# Intensidad Motor PaP unipolar



## Odomen (May 28, 2010)

Saludos

Tengo una duda con un motor pap que tengo, en la hoja de caracteristicas pone que soporta 1A, y creo que eso debe ser por fase, teniendo en cuenta que voy a hacer pasos alimentando dos fases debo de tener una fuente que me suministre hasta 2A??

Gracias!


----------



## Diego Mus (Jun 5, 2010)

necesitas una de 2 o mas, no olvides que necesitaras un integrado de fuerza y el uln2803 solo soporta una corriente de 250mA, o piensas utilizar otro circuito?


----------



## HADES (Jun 5, 2010)

Pues no se que integrado piense utilizar el colega pero ya para esos Amperajes es mejor o usar Puente en H con Transistores o utilizar el Integrado L298N salu2!

SONIUS


----------



## Diego Mus (Jun 5, 2010)

si tienes razón el problema que veo es que nuestro amigo tiene un motor unipolar y esos son aquellos de 5 o 6 cables. y estoy de acuerdo contigo para corrientes altas tendrá sin duda un puente en H de transistores pero hasta donde se eso aplicaría solo para los bipolares,  buena onda SONIUS por tu comentario.


----------



## HADES (Jun 5, 2010)

mmm si corrijo porque no vi que era unipolar pero siendo unipolar es mas facil todavia!! y pues al mejor de mi conocimiento hay un truco con el ULN2803 este se puede conectar 4 salidas driver en paralelo a las otras cuatro y sumas 1A y colocas la salida del los diodos clamp a +V por las cargas inductivas y pues ya esta porque en si usas 4 cables y los otros dos tienen que ser conectados a +V y otra vez ahi esta simple!!


----------



## Diego Mus (Jun 5, 2010)

muchas gracias amigo ese truco me sera de mucha ayuda,


----------



## HADES (Jun 5, 2010)

Diego Mus dijo:


> muchas gracias amigo ese truco me sera de mucha ayuda,



Pero entendiste? por si aclaro las entradas del ULN2803 van en paralelo a las otras entradas respectivamente  y las salidas tambien en paralelo respectivamente para dar una idea por que son 8 entradas dividimos en 4 y otras 4 juntas son 8 pero tomamos 4  y cada una respectivamente la puenteamos en paralelo sin que estos mas de dos entradas o salidas en una misma.


----------



## Odomen (Jun 9, 2010)

Gracias por las respuestas, tengo pensado usar el uln2003a que entrega 500mA por salida y conectando 2 en paralelo ya entrega 1A, asi que con un integrado ya me sirve para alimentar el motor PaP

Gracias y un saludo.


----------



## Fogonazo (Jun 9, 2010)

Odomen dijo:


> Gracias por las respuestas, tengo pensado usar el uln2003a que entrega 500mA por salida .......


Te entrega 500mA por salida, pero *NO* te pases de la potencia "Total" que puede disipar el dispositivo que es 1,5W (Aproximadamente).


----------



## HADES (Jun 9, 2010)

Fogonazo dijo:


> Te entrega 500mA por salida, pero *NO* te pases de la potencia "Total" que puede disipar el dispositivo que es 1,5W (Aproximadamente).



Siiiiii!!!!!!!!!! reitero lo que dijo fogonazo no se pasen de la potencia por que si bien les di el tip para una mayor intensidad de corriente tienen que considerar el hecho que si usan demasiada eventualmente el chip va a empezar a arder literalmente asi que "ojo al cristo" con el calor del chip y traten de disiparlo lo mejor posible si se caliente dependiendo del consumo del Mot.
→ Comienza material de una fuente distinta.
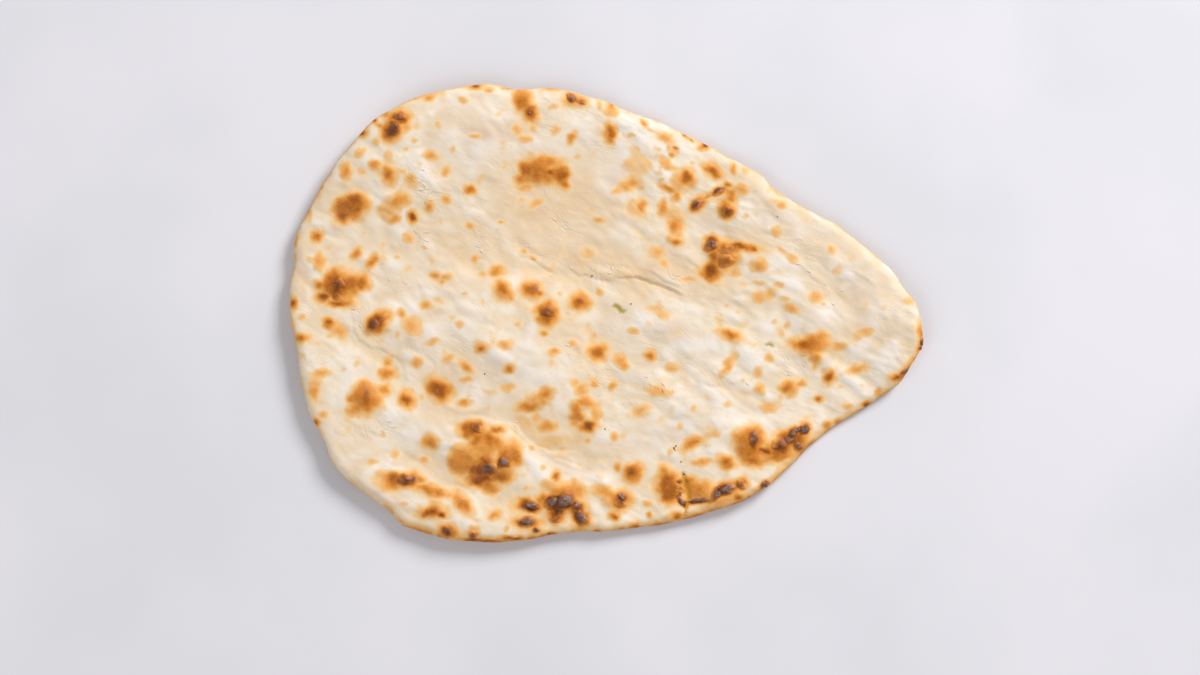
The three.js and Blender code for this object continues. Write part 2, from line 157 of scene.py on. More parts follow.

PaP

salu2!


----------



## Odomen (Jun 9, 2010)

Si había pensado poner unos disipadores al CI pero ahora estoy empezando a considerar hacerlo con trasitores. Los motores consumen 1A por fase y los quiero usar para hacer una fresadora cnc.

Un saludo!


----------



## HADES (Jun 9, 2010)

Odomen dijo:


> Si había pensado poner unos disipadores al CI pero ahora estoy empezando a considerar hacerlo con trasitores. Los motores consumen 1A por fase y los quiero usar para hacer una fresadora cnc.
> 
> Un saludo!



Ahh!! y no has pensado en utilizar el L298N ese de por si ya esta destina para corriente mayores pero con Mot. PaP Bipolares ahora bien si es Unipolar un transistor de potenica por cada salida y ya estuvo!


----------



## Odomen (Jun 9, 2010)

No me habia parado a pensarlo, puesto que el uln2003a es muy simple y 8 veces mas barato que el l298 voy a mirar el funcionamiento de dicho circuito a ver si lo cambio.

un saludo


----------